Given problem | Output all the material that follows, exactly as given.

Listed entries |

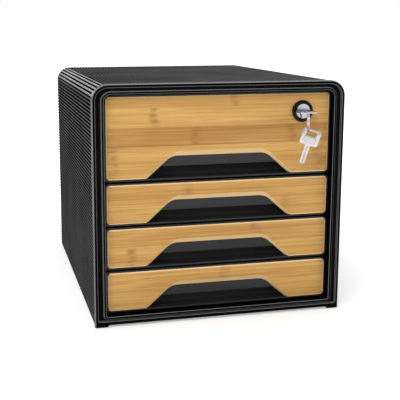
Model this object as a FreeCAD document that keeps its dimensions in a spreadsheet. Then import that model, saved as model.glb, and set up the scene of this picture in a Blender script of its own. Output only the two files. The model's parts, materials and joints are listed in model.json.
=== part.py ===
"""Desktop file drawer: a ribbed casing with four drawers faced in bamboo, the top one with a cam lock.

Frame: +Z up, the drawers open towards -Y, the origin at the middle of the footprint on the desk.
All lengths are millimetres. Every size lives in the spreadsheet and the pieces are bound to it.
"""

import FreeCAD, Part
import math
import os
import re

import Sketcher

V = FreeCAD.Vector

# Edges are picked by place within this tolerance, and a cut has to take away more than this volume.
PICK = 1e-4
LEAST_CUT = 1

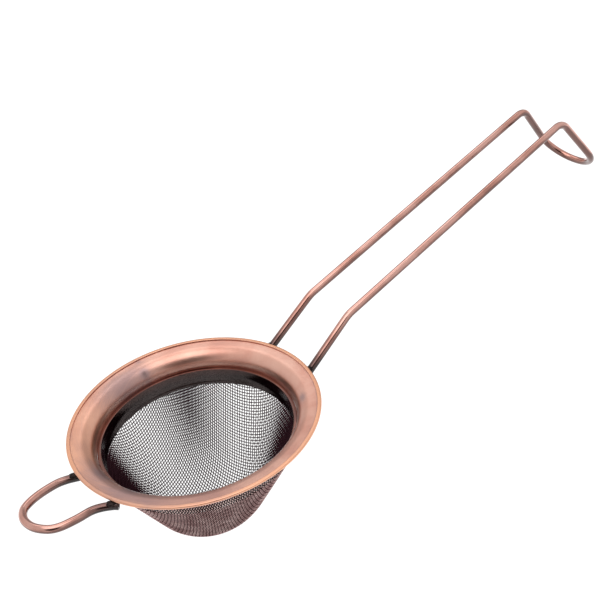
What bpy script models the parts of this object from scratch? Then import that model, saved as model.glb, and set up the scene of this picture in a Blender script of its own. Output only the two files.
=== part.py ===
"""Conical fine-mesh bar strainer, in metres, +Z up.

The origin is the centre of the rim, in the plane of its top edge. The handle
leaves along +X, the rest loop along -X, and the bowl hangs down along -Z.
"""

import math

import bmesh
import bpy
from mathutils import Matrix, Vector

MM = 0.001
GAP = 0.3 * MM            # air left between pieces that touch

# Rim: one spun sheet, hemmed at its outer edge
RIM_RADIUS = 44.45 * MM
SHEET = 0.5 * MM
HEM_WIDTH = 1.5 * MM
FLANGE_SLOPE = math.radians(4)
BELL_RADIUS = 5.3 * MM    # the curve from the flange down into the neck
NECK_RADIUS = 35.2 * MM   # inner face of the neck
NECK_BOTTOM = -9.0 * MM

# Cloth bowl: straight edge in the neck, then a cone, then a round tip
CLOTH = 0.4 * MM
CLOTH_RADIUS = NECK_RADIUS - GAP
CLOTH_TOP = -7.6 * MM
CONE_HALF_ANGLE = math.radians(31.2)
TIP_RADIUS = 24.8 * MM
TIP_CENTRE = -22.1 * MM
LEAN_FROM = -13.7 * MM    # the pressed cone leans a little towards the rest loop
LEAN = 0.0625

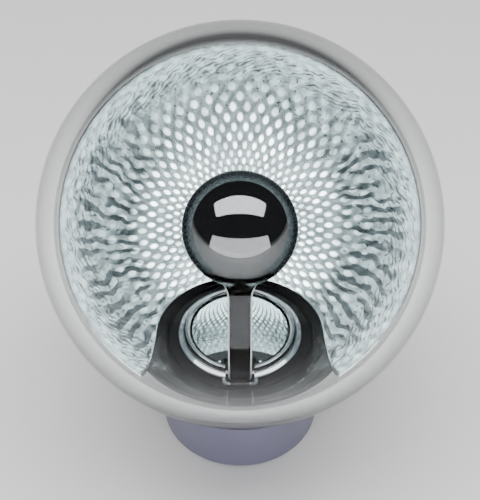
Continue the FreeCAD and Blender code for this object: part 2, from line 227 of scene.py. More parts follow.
def make_handling_group():
    """Faint cloudy wear: colour drift, roughness drift and a fine bump, on object coordinates."""
    group, tree, given, out = new_group(
        "handling_marks", "ShaderNodeTree",
        [("Colour", "NodeSocketColor", (0.5, 0.5, 0.5, 1)), ("Drift", "NodeSocketFloat", 0.1),
         ("Roughness", "NodeSocketFloat", 0.3), ("Spread", "NodeSocketFloat", 0.1),
         ("Cloud Scale", "NodeSocketFloat", 30.0), ("Grain Scale", "NodeSocketFloat", 900.0),
         ("Bump", "NodeSocketFloat", 0.05)],
        [("Colour", "NodeSocketColor"), ("Roughness", "NodeSocketFloat"), ("Normal", "NodeSocketVector")])
    place = tree.add("ShaderNodeTexCoord").outputs["Object"]
    cloud = tree.add("ShaderNodeTexNoise", {"Vector": place, "Scale": given["Cloud Scale"], "Detail": 4.0})
    grain = tree.add("ShaderNodeTexNoise", {"Vector": place, "Scale": given["Grain Scale"], "Detail": 2.0})
    lift = tree.maths("SUBTRACT", cloud.outputs["Fac"], 0.5)
    tone = tree.maths("ADD", 1.0, tree.maths("MULTIPLY", lift, given["Drift"]))
    shade = tree.add("ShaderNodeVectorMath", {0: given["Colour"], "Scale": tone}, operation="SCALE")
    tree.put(out["Colour"], shade.outputs[0])
    mixed = tree.maths("ADD", lift, tree.maths("SUBTRACT", grain.outputs["Fac"], 0.5))
    tree.put(out["Roughness"], tree.maths(
        "ADD", given["Roughness"], tree.maths("MULTIPLY", mixed, given["Spread"])))
    bump = tree.add("ShaderNodeBump", {
        "Strength": given["Bump"], "Distance": 0.0002, "Height": grain.outputs["Fac"]})
    tree.put(out["Normal"], bump.outputs[0])
    return group


HANDLING = make_handling_group()


def finish(name, colour, roughness, metallic=0.0, drift=0.25, spread=0.06, bump=0.04,
           cloud=30.0, grain=900.0, **sockets):
    """A Principled material whose colour, roughness and normal come from the handling marks."""
    material = bpy.data.materials.new(name)
    material.use_nodes = True
    tree = Tree(material.node_tree)
    shader = material.node_tree.nodes["Principled BSDF"]
    marks = tree.add("ShaderNodeGroup", node_tree=HANDLING)
    values = {"Colour": (*colour, 1), "Drift": drift, "Roughness": roughness, "Spread": spread,
              "Cloud Scale": cloud, "Grain Scale": grain, "Bump": bump}
    for key, value in values.items():
        marks.inputs[key].default_value = value
    tree.put(shader.inputs["Base Color"], marks.outputs["Colour"])
    tree.put(shader.inputs["Roughness"], marks.outputs["Roughness"])
    tree.put(shader.inputs["Normal"], marks.outputs["Normal"])
    shader.inputs["Metallic"].default_value = metallic
    for key, value in sockets.items():
        shader.inputs[key.replace("_", " ")].default_value = value
    return material


def clear_glass(name, tint, roughness, rim=0.03):
    """Coated glass, hardly reflecting face on, whose colour darkens towards its rim as painted shade."""
    material = finish(
        name, tint, roughness, drift=0.03, spread=0.012, bump=0.0, cloud=16.0,
        Transmission_Weight=1.0, IOR=1.25, Specular_Tint=(0.05, 0.05, 0.05, 1))
    tree = Tree(material.node_tree)
    shader = material.node_tree.nodes["Principled BSDF"]
    clear = shader.inputs["Base Color"].links[0].from_socket
    # Painted shade: the colour darkens where the glass is seen edge on, towards its rim.
    facing = tree.add("ShaderNodeLayerWeight", {"Blend": 0.5}).outputs["Facing"]
    edge = step_between(tree, facing, 0.50, 0.95)
    shade = tree.add("ShaderNodeMix", {0: edge, 6: clear, 7: (rim, rim, rim * 1.03, 1)}, data_type="RGBA")
    tree.put(shader.inputs["Base Color"], shade.outputs[2])
    return material


# Materials of the object --------------------------------------------------------------------------

def lilac_paint(settings):
    return finish(
        "lilac_paint", settings.lilac, 0.42, drift=0.18, spread=0.10, bump=0.10, grain=1600.0,
        Coat_Weight=0.12, Coat_Roughness=0.25)


def black_gloss(settings):
    return finish(
        "black_gloss", settings.black, 0.05, drift=0.5, spread=0.03, bump=0.01, Specular_IOR_Level=0.05)


def polished_dark_steel(settings):
    return finish(
        "polished_dark_steel", settings.steel, 0.035, metallic=1.0, drift=0.22, spread=0.02, bump=0.0,
        cloud=55.0, Specular_Tint=(0.30, 0.30, 0.30, 1))


def bezel_chrome():
    return finish(
        "bezel_chrome", (0.30, 0.305, 0.32), 0.05, metallic=1.0, drift=0.2, spread=0.02, bump=0.0,
        cloud=70.0, Specular_Tint=(0.25, 0.25, 0.25, 1))


def stem_face_painted_shade(settings):
    # Painted shade: a darker copy of the lever's steel for the stem's flat faces.
    return finish(
        "stem_face_painted_shade", [channel * 0.45 for channel in settings.steel], 0.06, metallic=1.0, drift=0.3,
        spread=0.03, bump=0.0, cloud=60.0, Specular_Tint=(0.30, 0.30, 0.30, 1))


def edge_painted_highlight():
    # Painted highlight: a paler, rougher copy of the lever's steel for its edges, so they look bright.
    return finish(
        "edge_painted_highlight", (0.90, 0.90, 0.91), 0.28, metallic=0.3, drift=0.1, spread=0.04, bump=0.0, cloud=90.0)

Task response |
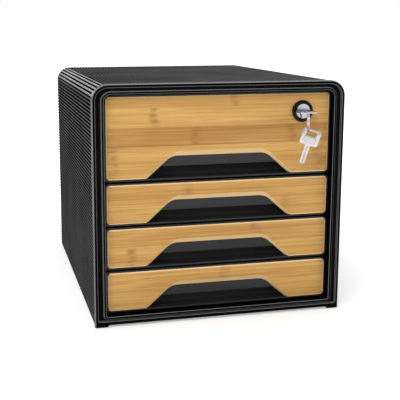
Model this object as a FreeCAD document that keeps its dimensions in a spreadsheet. Then import that model, saved as model.glb, and set up the scene of this picture in a Blender script of its own. Output only the two files. The model's parts, materials and joints are listed in model.json.
=== part.py ===
"""Desktop file drawer: a ribbed casing with four drawers faced in bamboo, the top one with a cam lock.

Frame: +Z up, the drawers open towards -Y, the origin at the middle of the footprint on the desk.
All lengths are millimetres. Every size lives in the spreadsheet and the pieces are bound to it.
"""

import FreeCAD, Part
import math
import os
import re

import Sketcher

V = FreeCAD.Vector

# Edges are picked by place within this tolerance, and a cut has to take away more than this volume.
PICK = 1e-4
LEAST_CUT = 1

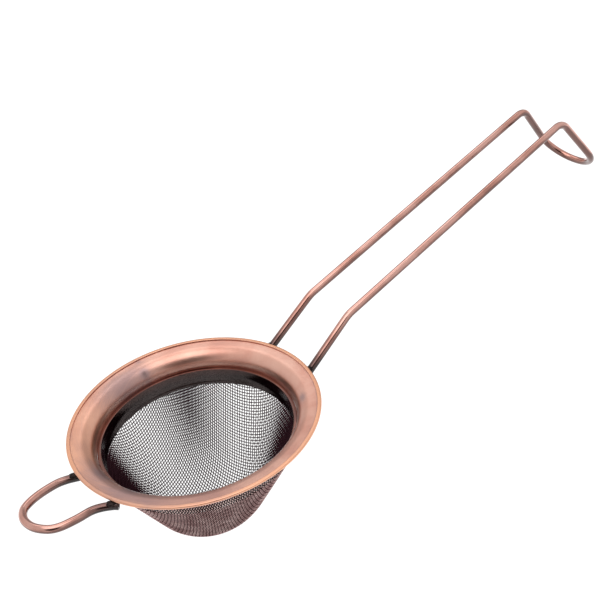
What bpy script models the parts of this object from scratch? Then import that model, saved as model.glb, and set up the scene of this picture in a Blender script of its own. Output only the two files.
=== part.py ===
"""Conical fine-mesh bar strainer, in metres, +Z up.

The origin is the centre of the rim, in the plane of its top edge. The handle
leaves along +X, the rest loop along -X, and the bowl hangs down along -Z.
"""

import math

import bmesh
import bpy
from mathutils import Matrix, Vector

MM = 0.001
GAP = 0.3 * MM            # air left between pieces that touch

# Rim: one spun sheet, hemmed at its outer edge
RIM_RADIUS = 44.45 * MM
SHEET = 0.5 * MM
HEM_WIDTH = 1.5 * MM
FLANGE_SLOPE = math.radians(4)
BELL_RADIUS = 5.3 * MM    # the curve from the flange down into the neck
NECK_RADIUS = 35.2 * MM   # inner face of the neck
NECK_BOTTOM = -9.0 * MM

# Cloth bowl: straight edge in the neck, then a cone, then a round tip
CLOTH = 0.4 * MM
CLOTH_RADIUS = NECK_RADIUS - GAP
CLOTH_TOP = -7.6 * MM
CONE_HALF_ANGLE = math.radians(31.2)
TIP_RADIUS = 24.8 * MM
TIP_CENTRE = -22.1 * MM
LEAN_FROM = -13.7 * MM    # the pressed cone leans a little towards the rest loop
LEAN = 0.0625

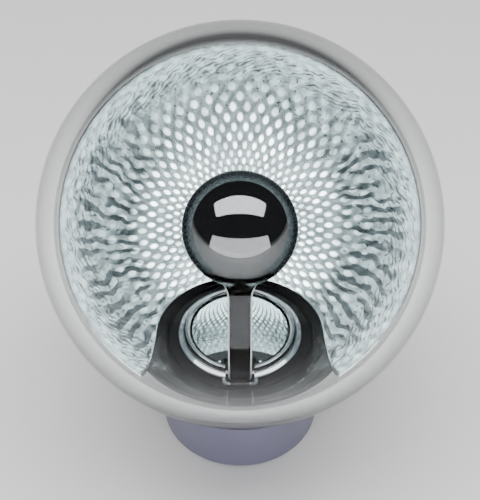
Continue the FreeCAD and Blender code for this object: part 2, from line 227 of scene.py. More parts follow.
def make_handling_group():
    """Faint cloudy wear: colour drift, roughness drift and a fine bump, on object coordinates."""
    group, tree, given, out = new_group(
        "handling_marks", "ShaderNodeTree",
        [("Colour", "NodeSocketColor", (0.5, 0.5, 0.5, 1)), ("Drift", "NodeSocketFloat", 0.1),
         ("Roughness", "NodeSocketFloat", 0.3), ("Spread", "NodeSocketFloat", 0.1),
         ("Cloud Scale", "NodeSocketFloat", 30.0), ("Grain Scale", "NodeSocketFloat", 900.0),
         ("Bump", "NodeSocketFloat", 0.05)],
        [("Colour", "NodeSocketColor"), ("Roughness", "NodeSocketFloat"), ("Normal", "NodeSocketVector")])
    place = tree.add("ShaderNodeTexCoord").outputs["Object"]
    cloud = tree.add("ShaderNodeTexNoise", {"Vector": place, "Scale": given["Cloud Scale"], "Detail": 4.0})
    grain = tree.add("ShaderNodeTexNoise", {"Vector": place, "Scale": given["Grain Scale"], "Detail": 2.0})
    lift = tree.maths("SUBTRACT", cloud.outputs["Fac"], 0.5)
    tone = tree.maths("ADD", 1.0, tree.maths("MULTIPLY", lift, given["Drift"]))
    shade = tree.add("ShaderNodeVectorMath", {0: given["Colour"], "Scale": tone}, operation="SCALE")
    tree.put(out["Colour"], shade.outputs[0])
    mixed = tree.maths("ADD", lift, tree.maths("SUBTRACT", grain.outputs["Fac"], 0.5))
    tree.put(out["Roughness"], tree.maths(
        "ADD", given["Roughness"], tree.maths("MULTIPLY", mixed, given["Spread"])))
    bump = tree.add("ShaderNodeBump", {
        "Strength": given["Bump"], "Distance": 0.0002, "Height": grain.outputs["Fac"]})
    tree.put(out["Normal"], bump.outputs[0])
    return group


HANDLING = make_handling_group()


def finish(name, colour, roughness, metallic=0.0, drift=0.25, spread=0.06, bump=0.04,
           cloud=30.0, grain=900.0, **sockets):
    """A Principled material whose colour, roughness and normal come from the handling marks."""
    material = bpy.data.materials.new(name)
    material.use_nodes = True
    tree = Tree(material.node_tree)
    shader = material.node_tree.nodes["Principled BSDF"]
    marks = tree.add("ShaderNodeGroup", node_tree=HANDLING)
    values = {"Colour": (*colour, 1), "Drift": drift, "Roughness": roughness, "Spread": spread,
              "Cloud Scale": cloud, "Grain Scale": grain, "Bump": bump}
    for key, value in values.items():
        marks.inputs[key].default_value = value
    tree.put(shader.inputs["Base Color"], marks.outputs["Colour"])
    tree.put(shader.inputs["Roughness"], marks.outputs["Roughness"])
    tree.put(shader.inputs["Normal"], marks.outputs["Normal"])
    shader.inputs["Metallic"].default_value = metallic
    for key, value in sockets.items():
        shader.inputs[key.replace("_", " ")].default_value = value
    return material


def clear_glass(name, tint, roughness, rim=0.03):
    """Coated glass, hardly reflecting face on, whose colour darkens towards its rim as painted shade."""
    material = finish(
        name, tint, roughness, drift=0.03, spread=0.012, bump=0.0, cloud=16.0,
        Transmission_Weight=1.0, IOR=1.25, Specular_Tint=(0.05, 0.05, 0.05, 1))
    tree = Tree(material.node_tree)
    shader = material.node_tree.nodes["Principled BSDF"]
    clear = shader.inputs["Base Color"].links[0].from_socket
    # Painted shade: the colour darkens where the glass is seen edge on, towards its rim.
    facing = tree.add("ShaderNodeLayerWeight", {"Blend": 0.5}).outputs["Facing"]
    edge = step_between(tree, facing, 0.50, 0.95)
    shade = tree.add("ShaderNodeMix", {0: edge, 6: clear, 7: (rim, rim, rim * 1.03, 1)}, data_type="RGBA")
    tree.put(shader.inputs["Base Color"], shade.outputs[2])
    return material


# Materials of the object --------------------------------------------------------------------------

def lilac_paint(settings):
    return finish(
        "lilac_paint", settings.lilac, 0.42, drift=0.18, spread=0.10, bump=0.10, grain=1600.0,
        Coat_Weight=0.12, Coat_Roughness=0.25)


def black_gloss(settings):
    return finish(
        "black_gloss", settings.black, 0.05, drift=0.5, spread=0.03, bump=0.01, Specular_IOR_Level=0.05)


def polished_dark_steel(settings):
    return finish(
        "polished_dark_steel", settings.steel, 0.035, metallic=1.0, drift=0.22, spread=0.02, bump=0.0,
        cloud=55.0, Specular_Tint=(0.30, 0.30, 0.30, 1))


def bezel_chrome():
    return finish(
        "bezel_chrome", (0.30, 0.305, 0.32), 0.05, metallic=1.0, drift=0.2, spread=0.02, bump=0.0,
        cloud=70.0, Specular_Tint=(0.25, 0.25, 0.25, 1))


def stem_face_painted_shade(settings):
    # Painted shade: a darker copy of the lever's steel for the stem's flat faces.
    return finish(
        "stem_face_painted_shade", [channel * 0.45 for channel in settings.steel], 0.06, metallic=1.0, drift=0.3,
        spread=0.03, bump=0.0, cloud=60.0, Specular_Tint=(0.30, 0.30, 0.30, 1))


def edge_painted_highlight():
    # Painted highlight: a paler, rougher copy of the lever's steel for its edges, so they look bright.
    return finish(
        "edge_painted_highlight", (0.90, 0.90, 0.91), 0.28, metallic=0.3, drift=0.1, spread=0.04, bump=0.0, cloud=90.0)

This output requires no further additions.